Recent analyst revisions also indicate improving sentiment. Consensus earnings estimates for the current quarter have gradually strengthened over recent weeks, while estimates for 2027 continue pointing toward a substantial recovery in profitability. Analysts currently project earnings per share of approximately $2.26 next year, although those forecasts remain subject to changing economic conditions and travel demand.

The company’s shares also approached the upper end of their 52-week trading range, reaching an intraday high of $18.36. While the stock remains well below its long-term historical highs, recent price action suggests investors are increasingly pricing in a more stable operating environment for the airline industry.
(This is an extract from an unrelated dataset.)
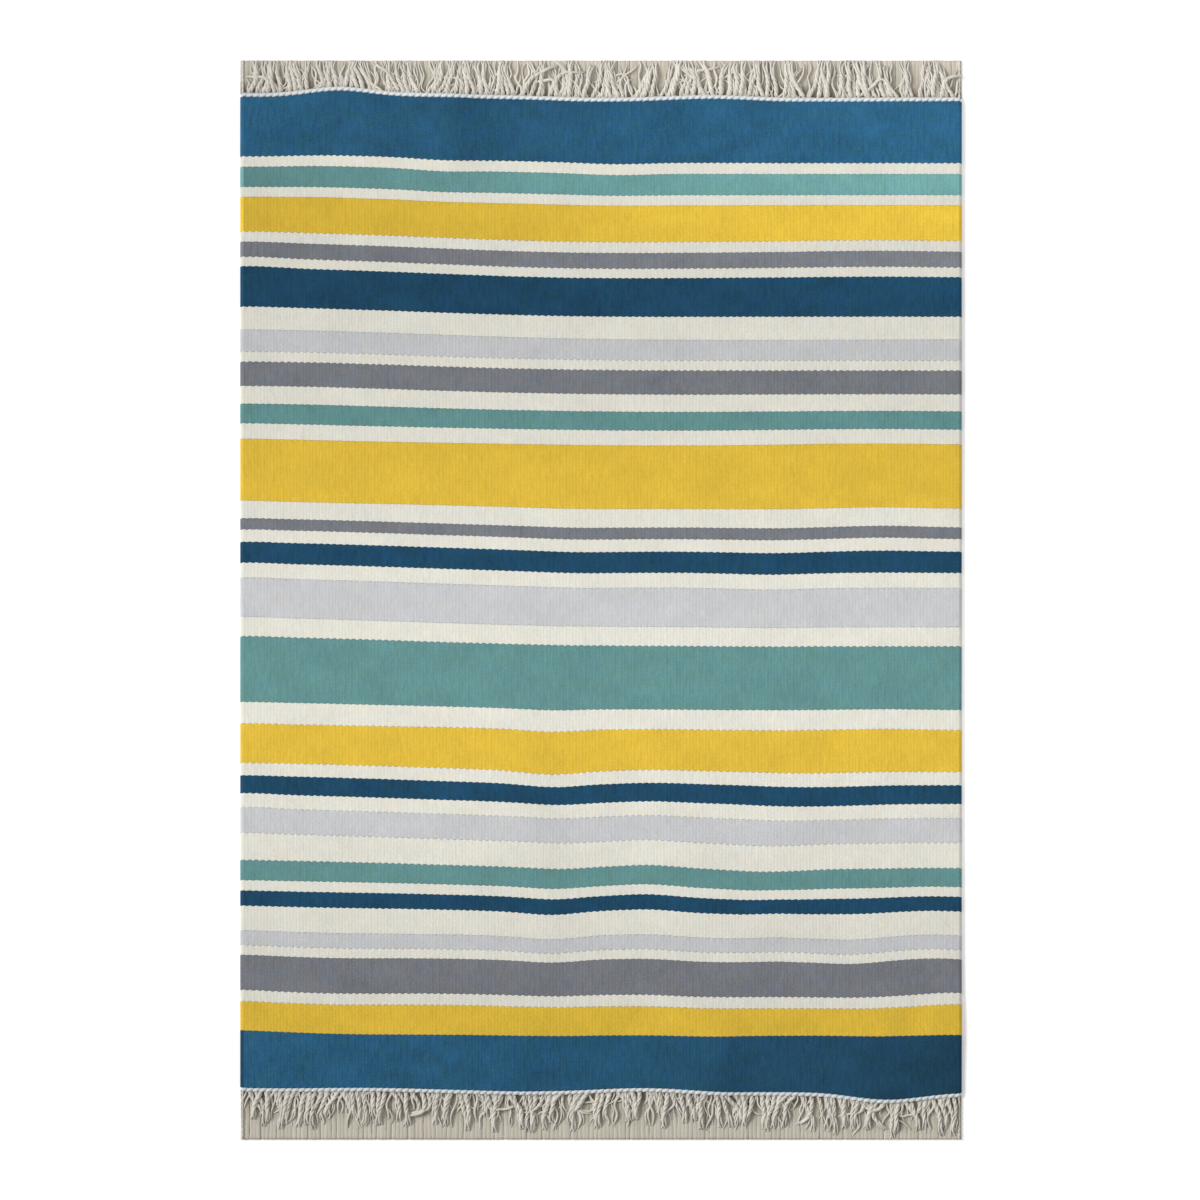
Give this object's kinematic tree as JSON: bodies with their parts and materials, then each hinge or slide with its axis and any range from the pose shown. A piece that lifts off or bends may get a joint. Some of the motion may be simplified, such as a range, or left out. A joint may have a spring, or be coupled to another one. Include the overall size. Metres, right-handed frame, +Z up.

Broader Market and Sector Implications

American Airlines’ performance reflects broader strength within portions of the transportation sector. Lower energy prices generally benefit airlines, logistics companies, and freight operators by reducing operating expenses. Conversely, integrated oil producers and refinery companies may face pressure if crude prices remain subdued, contributing to sector rotation within equity markets.

The improving outlook for transportation companies also supports broader market sentiment. Investors frequently view airline demand as an indicator of consumer confidence and business activity. Continued resilience in travel could reinforce expectations that economic growth remains stable despite elevated interest rates.

For Israeli investors, these trends are also relevant. Israeli aviation companies, airport operators, tourism businesses, and travel-related service providers often respond to shifts in global travel demand and fuel costs. Additionally, Israeli technology companies supplying cybersecurity, aviation software, and airport infrastructure may indirectly benefit from sustained investment across the global airline industry.

Looking ahead, investors will closely monitor American Airlines’ upcoming earnings report, management guidance, booking trends, fuel-cost developments, and broader economic indicators. Continued strength in travel demand combined with relatively moderate energy prices could support further operational improvement. However, inflation, geopolitical events, changing consumer spending patterns, and fluctuations in oil prices remain important variables that could influence airline profitability and investor sentiment during the second half of the year.